One unfortunate consequence of years of criticism of the sector is that it is now harder to encourage support when significant changes to existing arrangements are likely to affect the cane industry’s fortunes. This is despite the fact that what may be happening will touch the many thousands who depend on what is a diminished but still important activity in terms of employment, foreign exchange, the environment, rural life and social welfare.

For this reason, it is worrying to see how little public interest has been shown in the recent proposal by the European Commission (EC) to make significant changes to the EU’s Common Agricultural Policy, which will, by extension, if adopted, affect negatively the sugar industry in the ACP Caribbean.

On October 12 the EC’s Agriculture Directorate announced that it intended to abolish all quotas on the domestic production of sugar – mainly from beet but also some cane – as of September, 2015.

This decision, which forms a part of Europe’s planned long-term approach to agricultural reform, will have the effect of radically altering the nature of the European market for ACP sugar, and has potentially dire consequences for that part of the sugar industry in the Anglophone Caribbean that is Europe-dependent and had hoped to compete in a market where future production is managed.

Since 2009 a transition has been underway in the EU regime for ACP sugar imports. This followed the ending of the ACP EU Sugar Protocol.

As of that year and up to October 2015, a number of major changes are being introduced. During this period the guaranteed prices paid for ACP sugar by Europe has been decreasing and will finally disappear; quotas are being increased; and the number of ACP countries able to benefit from the preferential arrangement is much greater.

In the case of the Caribbean – the only region of the ACP to have signed a full Economic Partnership Agreement (EPA) with Europe – sugar entering the EU market ceased to be subject to any quota as of 2009, offering the region unlimited access at the prevailing minimum price for ACP sugar in the EU market.

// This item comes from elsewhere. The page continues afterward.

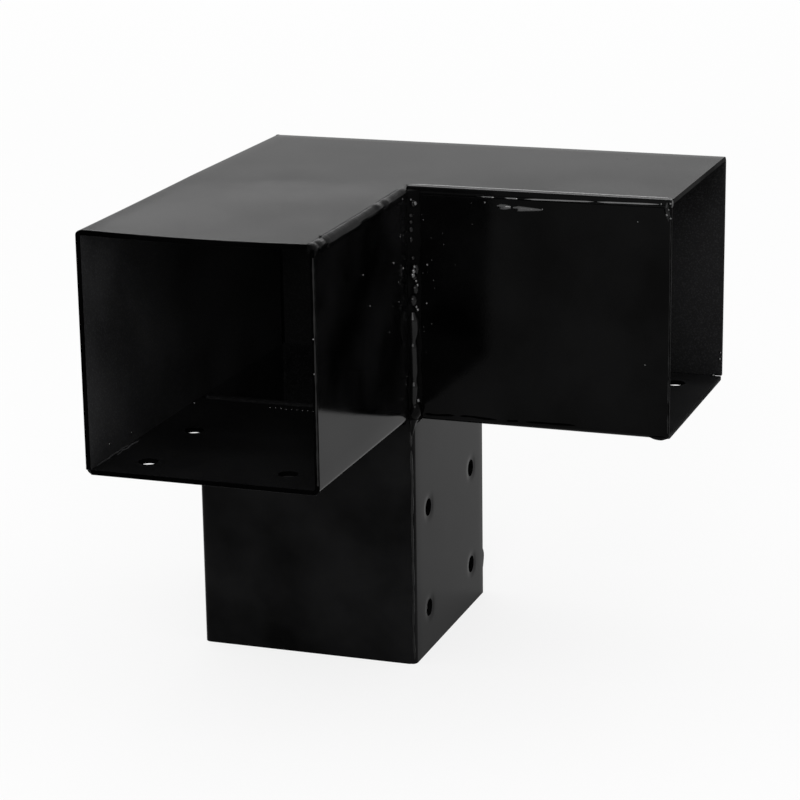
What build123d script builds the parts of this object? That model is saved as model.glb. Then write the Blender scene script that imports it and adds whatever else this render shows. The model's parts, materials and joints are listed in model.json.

During the transition period, minimum guaranteed prices are being reduced up to September 2012. This price is set at a level no lower than 90 percent of the EU reference price for the marketing year in question. After September 2012, prices will be determined by the market.

What is now being proposed, therefore, undercuts the expectation and the potential longer term opportunity the Caribbean was given in the EPA of unlimited market access in a managed market. It has also damaged the hopes of other ACP suppliers and sugar producers in the Least Developed Countries (LDC) who under the earlier ‘Everything But Arms’ initiative already have similar arrangements to those contained in the EPA. This is because, as producers point out, duty free and quota free access is worthless without a remunerative and predicable price.

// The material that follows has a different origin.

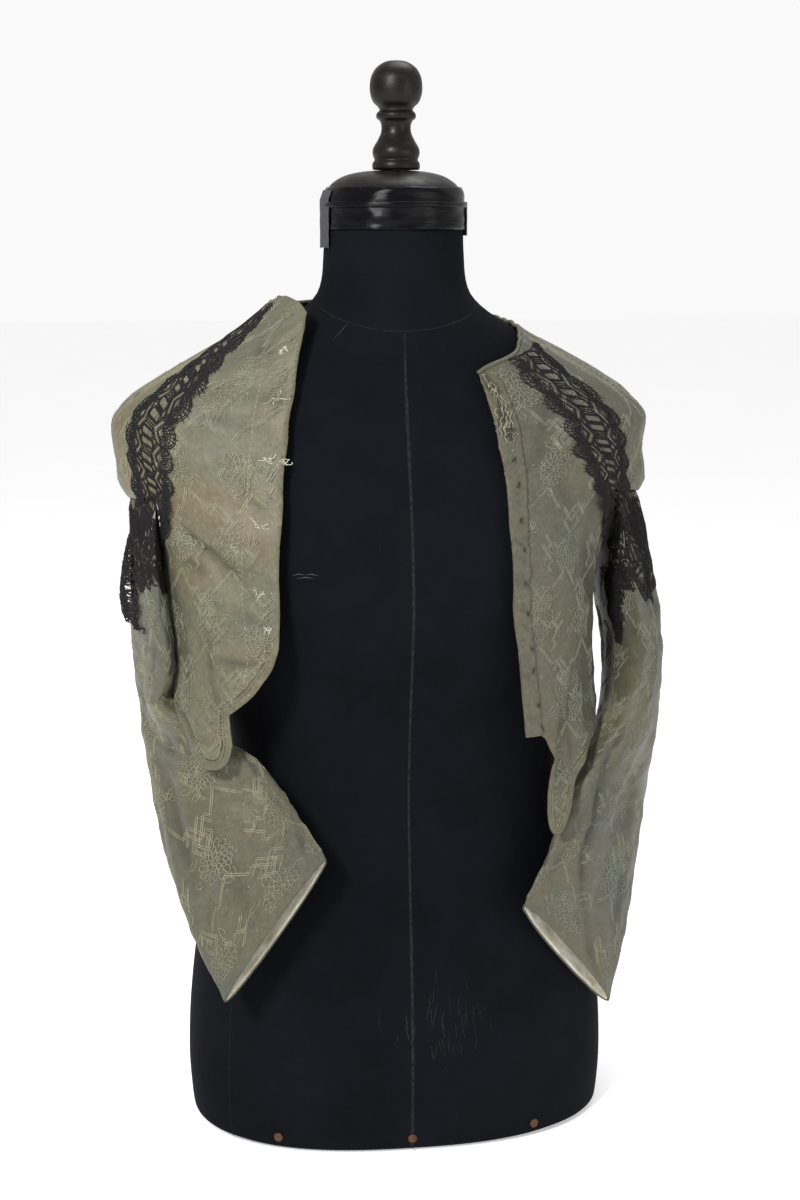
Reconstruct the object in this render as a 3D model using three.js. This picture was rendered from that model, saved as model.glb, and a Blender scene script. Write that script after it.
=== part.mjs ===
// A woman's short silk jacket, worn open on a limbless dress form.
// Millimetres, +Z up. The origin is the middle of the form's flat base, the wearer faces -Y,
// and "right" and "left" are the wearer's, so the right side is at -X.
//
// The body of the jacket lies on one surface round the form. A place on it is a turn, in degrees
// round the form (0 at the front, -90 at the right side, 90 at the left side, 180 at the back),
// and a height z. Every panel, lace band and strip is an outline of such places.
import * as THREE from 'three';
import { mergeVertices } from 'three/addons/utils/BufferGeometryUtils.js';

// ---- driving dimensions ----------------------------------------------------------------------
const SILK = 1.6;            // wall of the silk pieces
const LACE = 1.2;            // wall of the lace pieces
const SEAM = 0.45;           // each piece stops this far from its seam line
const LIFT = 0.4;            // air between a panel and what is sewn on it
const LEAST_EDGE = 2.2;      // shorter edges of a panel's net are closed up
const DEGREE = 2.4;          // length of one degree of turn, near enough, to weigh it against z
const LACE_AIR = 1.2;        // air under a lace yoke, which bridges the seam it hides
const BAND_AIR = 0.7;        // air under the lace round a sleeve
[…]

The decision may be particularly challenging in a nation like Jamaica that has successfully privatized its industry, is beginning to expand its cane acreage and is hoping for a significant turn around in the industry’s fortunes.

In a strongly worded statement following the EC’s announcement, all ACP and LDC cane sugar suppliers expressed dismay with the EC’s proposals to eliminate EU sugar quotas in 2015, noting that it jeopardized the European market balance and the future of their sugar industries.

They argued that market management tools making use of quotas meant that it had been possible to cushion the impact of world market volatility and that as such, the removal of quotas in three years time would be premature. They also noted that the EC’s proposal ignored a recent resolution of the European Parliament and constituted a deterrent to ACP and LDC to invest in increased efficiency, an approach which Europe had supported with an allocation of Euro 1.2 Billion in accompanying measures.

In the case of the Caribbean, Guyana’s Ambassador in Brussels, PI Gomes, noted that for the region, which has ratified and is implementing the EPA, these changes are tantamount to a unilateral modification of a treaty. He also pointed out that the ACP does not have the luxury of the EU system that enables farmers to be subsidized to turn their land to environmental or other uses when the market is oversupplied.

The damaging effect of the new EC proposal on sugar exports from the Caribbean suggests, once again, that Europe, in its rush to resolve its own internal market difficulties, is prepared to set aside its professed commitment to development in favor of market oriented approach that resolves its problems.